## Given instruction:
Print each line of the listing once more, precisely as given.
## Begin Stored data
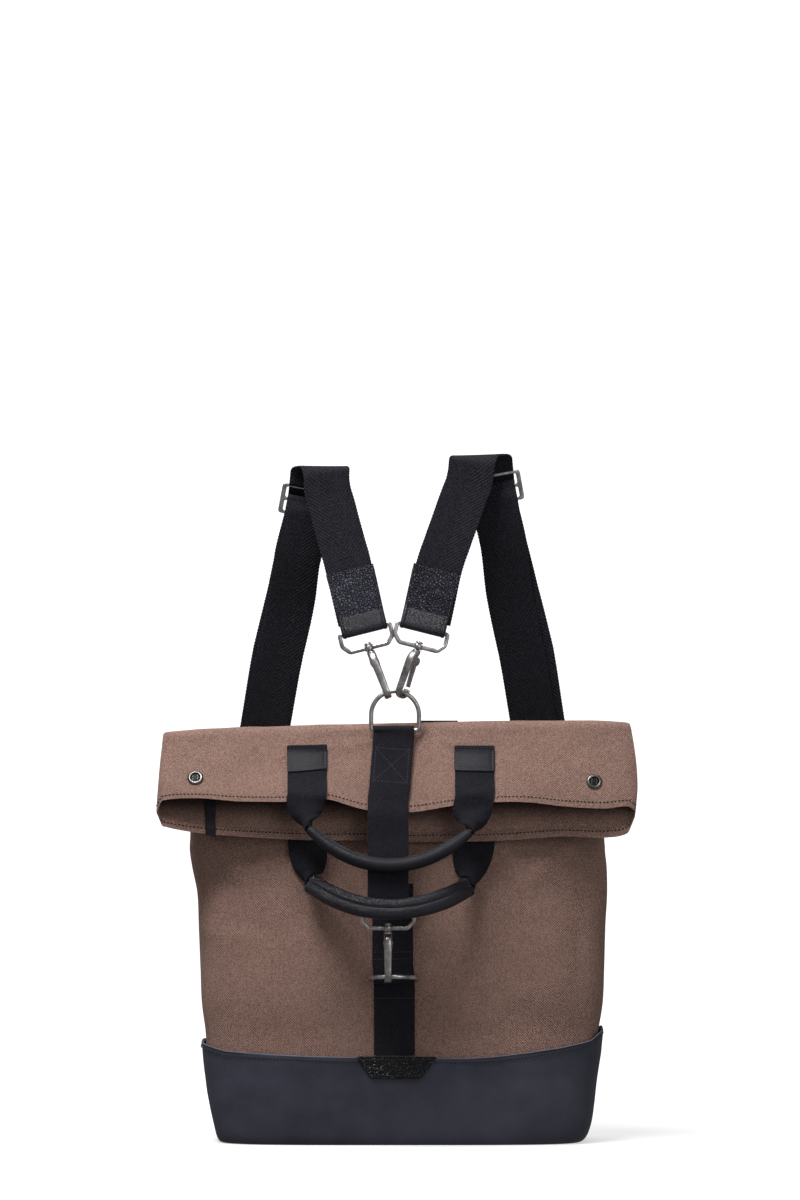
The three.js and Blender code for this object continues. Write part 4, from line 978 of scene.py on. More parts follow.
stitch("lower_strap_stitches", rows_across, **STRAP_SEAM)


# Rings and snap hooks. Cast and bent metal in brushed antique nickel: two D-rings of 3.8 mm wire and
# three swivel snap hooks, each a frame, a hook body with a bowl, and a sprung gate on its own pin.
def metal_material(name, dark, light):
    """Antique nickel: brushed streaks, dark tarnish in blotches, paler rubbed places."""
    material, bsdf, (add, maths, mix, spread) = principled(name, Metallic=1.0, Specular_IOR_Level=0.5)
    link = material.node_tree.links.new
    place = add("ShaderNodeTexCoord").outputs["Object"]
    blot = add("ShaderNodeTexNoise",
               inputs={"Vector": place, "Scale": 130.0, "Detail": 5.0, "Roughness": 0.65}).outputs[0]
    drawn = add("ShaderNodeMapping", inputs={"Vector": place, "Scale": (1400, 1400, 240)}).outputs[0]
    fine = add("ShaderNodeTexNoise", inputs={"Vector": drawn, "Scale": 1.0, "Detail": 3.0}).outputs[0]
    worn = spread(maths("ADD", blot, maths("MULTIPLY", fine, 0.3)), 0.45, 0.85)
    link(mix(worn, dark, light), bsdf.inputs["Base Color"])
    link(spread(fine, 0.3, 0.7, 0.42, 0.26), bsdf.inputs["Roughness"])
    raised = add("ShaderNodeBump", inputs={"Strength": 0.25, "Distance": 0.00015, "Height": fine})
    link(raised.outputs[0], bsdf.inputs["Normal"])
    return material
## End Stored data
## Result below:
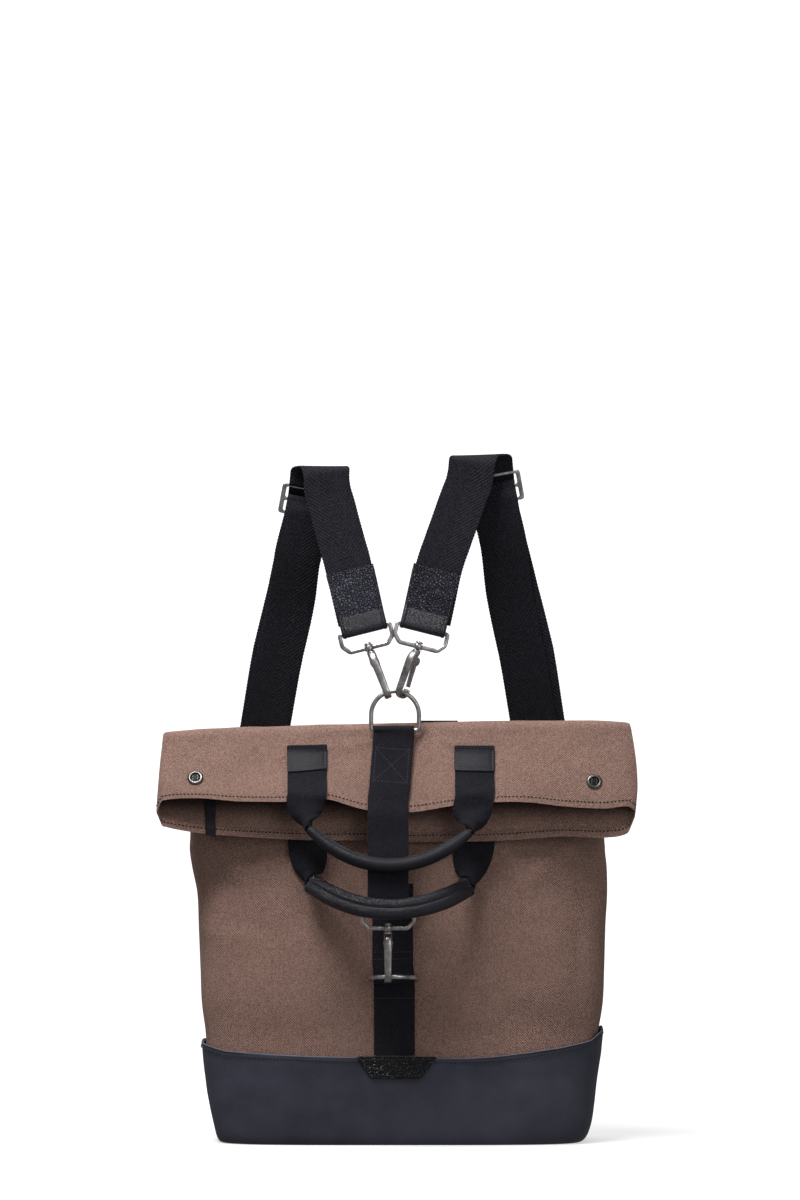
The three.js and Blender code for this object continues. Write part 4, from line 978 of scene.py on. More parts follow.
stitch("lower_strap_stitches", rows_across, **STRAP_SEAM)


# Rings and snap hooks. Cast and bent metal in brushed antique nickel: two D-rings of 3.8 mm wire and
# three swivel snap hooks, each a frame, a hook body with a bowl, and a sprung gate on its own pin.
def metal_material(name, dark, light):
    """Antique nickel: brushed streaks, dark tarnish in blotches, paler rubbed places."""
    material, bsdf, (add, maths, mix, spread) = principled(name, Metallic=1.0, Specular_IOR_Level=0.5)
    link = material.node_tree.links.new
    place = add("ShaderNodeTexCoord").outputs["Object"]
    blot = add("ShaderNodeTexNoise",
               inputs={"Vector": place, "Scale": 130.0, "Detail": 5.0, "Roughness": 0.65}).outputs[0]
    drawn = add("ShaderNodeMapping", inputs={"Vector": place, "Scale": (1400, 1400, 240)}).outputs[0]
    fine = add("ShaderNodeTexNoise", inputs={"Vector": drawn, "Scale": 1.0, "Detail": 3.0}).outputs[0]
    worn = spread(maths("ADD", blot, maths("MULTIPLY", fine, 0.3)), 0.45, 0.85)
    link(mix(worn, dark, light), bsdf.inputs["Base Color"])
    link(spread(fine, 0.3, 0.7, 0.42, 0.26), bsdf.inputs["Roughness"])
    raised = add("ShaderNodeBump", inputs={"Strength": 0.25, "Distance": 0.00015, "Height": fine})
    link(raised.outputs[0], bsdf.inputs["Normal"])
    return material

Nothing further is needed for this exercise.